You update in such a way that the mean changes, 0.5 is no longer the peak. This means that your probability density is no longer symmetrical around 0.5 (even if you started with a symmetrical prior)

That is correct. Your probability distribution is no longer symmetrical after the first flip, which means that on the second flip, the symmetry argument I made above no longer holds, and you get information about whether the coin is biased or approximately fair. That doesn't matter for the first flip though. Did you read the last paragraph in my previous comment? If so, was any part of it unclear?

with the result that the density at 0.5+x changes by a different amount than at 0.5-x.

That does not follow from anything you wrote before it (the 45 degree straight line part is particularly irrelevant).

Comment author: [deleted] 24 July 2014 05:53:29PM 2 points [-]

In the continuous-distribution world the probability density at exactly 0.5 is infinitesimally small.

That's not what a probability density is. You're thinking of a probability mass.

Comment author: Lumifer 24 July 2014 06:14:28PM 2 points [-]

Yes, you are right.

Comment author: DanielLC 24 July 2014 09:49:36PM 3 points [-]

I didn't realize you were serious, given that this is a joke thread.

Here's the easy way to solve this:

By conservation of expected evidence, if one outcome is evidence for the coin being biased, then the other outcome is evidence against it.

They might believe that it's biased either way if they have a low prior probability of the coin being fair. For example, if they use a beta distribution for the prior, they only assign an infinitesimal probability to a fair coin. But since they're not finding evidence that it's biased, you can't say the belief is based on the outcome of the toss.

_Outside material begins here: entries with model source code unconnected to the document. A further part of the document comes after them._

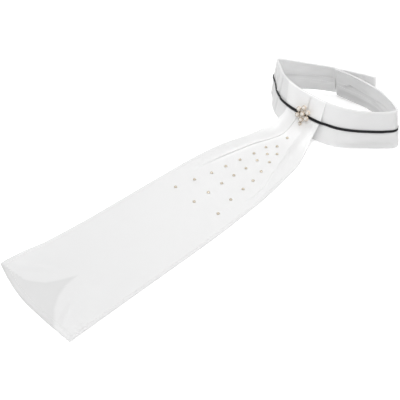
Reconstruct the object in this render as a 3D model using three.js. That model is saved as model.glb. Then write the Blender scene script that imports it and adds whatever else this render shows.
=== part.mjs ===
import * as THREE from 'three';

// A white stock tie lying on a table: a neck band closed in a loop, a black piping round its middle, a
// pleated tail that lies forward over the surface, a brooch at the front and a fan of small crystals.
// Millimetres. X runs along the loop's long axis, the tail lies towards -Y, and +Z is up.

const TOUCH_GAP = 0.3;

const BAND_WALL = 2.2;
const BAND_STEPS_AROUND = 72;
const BAND_STEPS_UP = 3;
// The band's front, counted as places round it, ends at the loop's right and left points.
const FRONT_RIGHT = 0.21;
const FRONT_LEFT = 0.66;
const SEARCH_ROUNDS = 40;

// The neck band's top edge and foot edge, a row for each station from the inner end at the back, round the
// right, the front and the left, to the outer end, which passes outside the inner one and stands higher.
const BAND_COLUMNS = ['topX', 'topY', 'topZ', 'footX', 'footY', 'footZ'];
const BAND_TABLE = [
  [-20, 30.0, 42.4, -20, 41.2, 3.8],
  [0, 29.2, 42.8, 0, 42.6, 3.0],
  [20, 26.4, 43.2, 22, 43.6, 2.0],
  [42, 21.8, 43.8, 47, 37.2, 1.2],
  [63, 11.2, 44.6, 70, 21.6, 0.6],
  [76.8, -0.6, 45.0, 83.6, 4.4, 0.4],
  [71.3, -13.0, 45.0, 75.2, -8.6, 0.4],
  [60.3, -23.2, 45.0, 61.0, -22.6, 0.4],
  [47.9, -31.1, 45.0, 48.0, -34.6, 0.4],
  [33.5, -36.4, 45.0, 34.6, -43.2, 0.4],
  [15.4, -38.5, 45.0, 16.0, -46.8, 0.4],
  [-4.6, -37.2, 45.0, -5.0, -46.6, 0.4],
  [-21.5, -35.2, 45.0, -24.0, -44.9, 0.4],
  [-35.9, -30.9, 45.0, -41.0, -40.0, 0.4],
  [-49.5, -24.4, 45.0, -56.6, -29.6, 0.4],
  [-63.8, -13.2, 45.0, -70.2, -13.8, 0.4],
  [-77.0, -1.7, 45.0, -82.8, 0.8, 0.4],
  [-66.8, 7.2, 44.0, -71.7, 14.6, 1.0],
  [-52.2, 15.8, 43.0, -58.0, 27.4, 2.0],
  [-38.4, 24.8, 41.8, -42.3, 37.8, 3.0],
  [-22.0, 34.9, 40.6, -24.0, 46.4, 3.4],
  [-8.0, 36.4, 42.4, -8.0, 48.0, 5.4],
  [5.0, 35.6, 44.9, 5.5, 46.8, 7.8],
  [17.4, 34.6, 47.6, 18.0, 45.8, 10.4],
  [29.2, 32.6, 50.2, 29.6, 44.0, 12.8],
];

const PIPING_HEIGHT_SHARE = 0.485;
const PIPING_WIDTH = 2.8;
const PIPING_RISE = 1.2;
const PIPING_FIRST_STEP = 10;
// The piping's section, a row for each point across it: place across and height, both as shares.
const PIPING_COLUMNS = ['across', 'rise'];
const PIPING_TABLE = [
  [-1, 0.45],
  [-0.7, 0.8],
  [0, 1],
  [0.7, 0.8],
  [1, 0.45],
];

const PANEL_WALL = 1.0;
const PANEL_TOP_LEFT = -35.5;
const PANEL_TOP_RIGHT = 18.3;
const PANEL_LOW_LEFT = -30.0;
const PANEL_LOW_RIGHT = 17.8;
const PANEL_LOW_SHARE = 0.462;
const PANEL_STEPS_ACROSS = 14;
const PANEL_STEPS_UP = 3;
const PANEL_STEP_LENGTH = 5;

const TAIL_WALL = 1.0;
const TAIL_MIDDLE = -4;
const TAIL_HALF_WIDTH = 50;
const TAIL_END_BOW = 1.6;
const TAIL_LEFT_DRAW = 6.8;
const TAIL_BOW_START = -335;
const TAIL_BOW_RUN = 56;
const TAIL_ROWS_PER_STATION = [2, 2, 2, 2, 3, 3, 3, 3, 3, 3, 3, 2, 3, 4];
const ARC_STEPS = 4;
const FLAP_STEPS = 5;
const CENTRE_STEPS = 4;
const UNDERLAY_LEAST = 0.5;
const FLAP_SLOPE = 0.35;
const FLAP_CLEARANCE = 0.6;
const FLAP_LEAST = 0.5;
const MITRE_LEAST = 0.7;
const LEAST_TURN = 0.001;

// The tail's mid-surface, a row for each station from the seam under the piping to the free end: the path's
// place, the two side edges, the two folds that show, the cloth hidden in each pleat, the length of a
// fold's arc, and the share of the band's roundness that the cloth follows.
const TAIL_COLUMNS = [
  'y', 'z', 'left', 'right', 'leftFold', 'rightFold', 'leftHidden', 'rightHidden', 'arc', 'wrap',
];
const TAIL_TABLE = [
  [-44.6, 20.2, -29.5, 17.4, -11.4, 3.4, 23, 15, 2.05, 1],
  [-46.4, 15.5, -29.8, 16.6, -11.5, 3.4, 22.6, 14.6, 2.05, 0.8],
  [-50.6, 11.2, -30.8, 16.6, -11.7, 3.6, 22, 14, 2.05, 0.55],
  [-57.5, 7.2, -32.4, 18.2, -12.0, 4.0, 21, 13.4, 2.1, 0.3],
  [-67.5, 3.9, -34.6, 22.0, -12.6, 5.0, 19, 12.6, 2.15, 0.12],
  [-82, 1.7, -38.4, 27.4, -18, 8.6, 13, 11, 2.3, 0.03],
  [-98, 0.7, -43.0, 32.4, -24.8, 14, 6, 6.5, 2.6, 0],
  [-118, 0.5, -48.6, 36.0, -29, 20, 2.4, 2.6, 2.5, 0],
  [-138, 0.5, -51.6, 39.0, -32.4, 27, 1.1, 1.1, 2.5, 0],
  [-158, 0.5, -53.2, 41.6, -36, 32, 0.3, 0.3, 2.8, 0],
  [-180, 0.5, -53.8, 43.4, -38, 34, 0, 0, 3.2, 0],
  [-230, 0.5, -54.0, 46.0, -38, 34, 0, 0, 3.5, 0],
  [-290, 0.5, -54.0, 46.8, -38, 34, 0, 0, 3.5, 0],
  [-340, 0.5, -54.0, 47.2, -38, 34, 0, 0, 3.5, 0],
  [-391, 0.5, -54.0, 48.0, -38, 34, 0, 0, 3.5, 0],
];

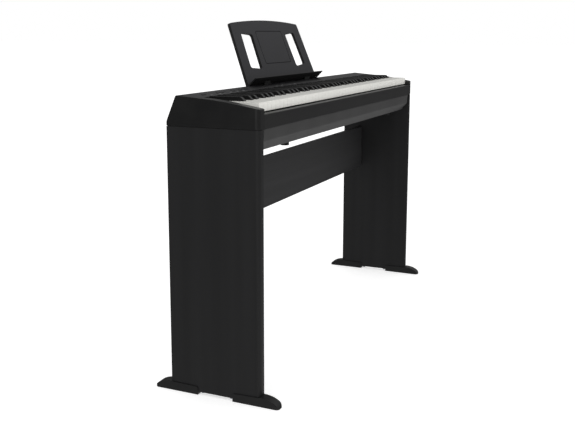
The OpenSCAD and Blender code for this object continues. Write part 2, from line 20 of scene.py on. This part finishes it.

I suppose there is a sense it which your statement is true. If I'm given a coin which is badly made, but in a way that I don't understand, then the first toss is fair. I have no idea if it will land on heads or tails. Once I toss it, I have some idea of in which way it's unfair, so the next toss is not fair.

That's not usually what people mean when they talk about a fair coin, though.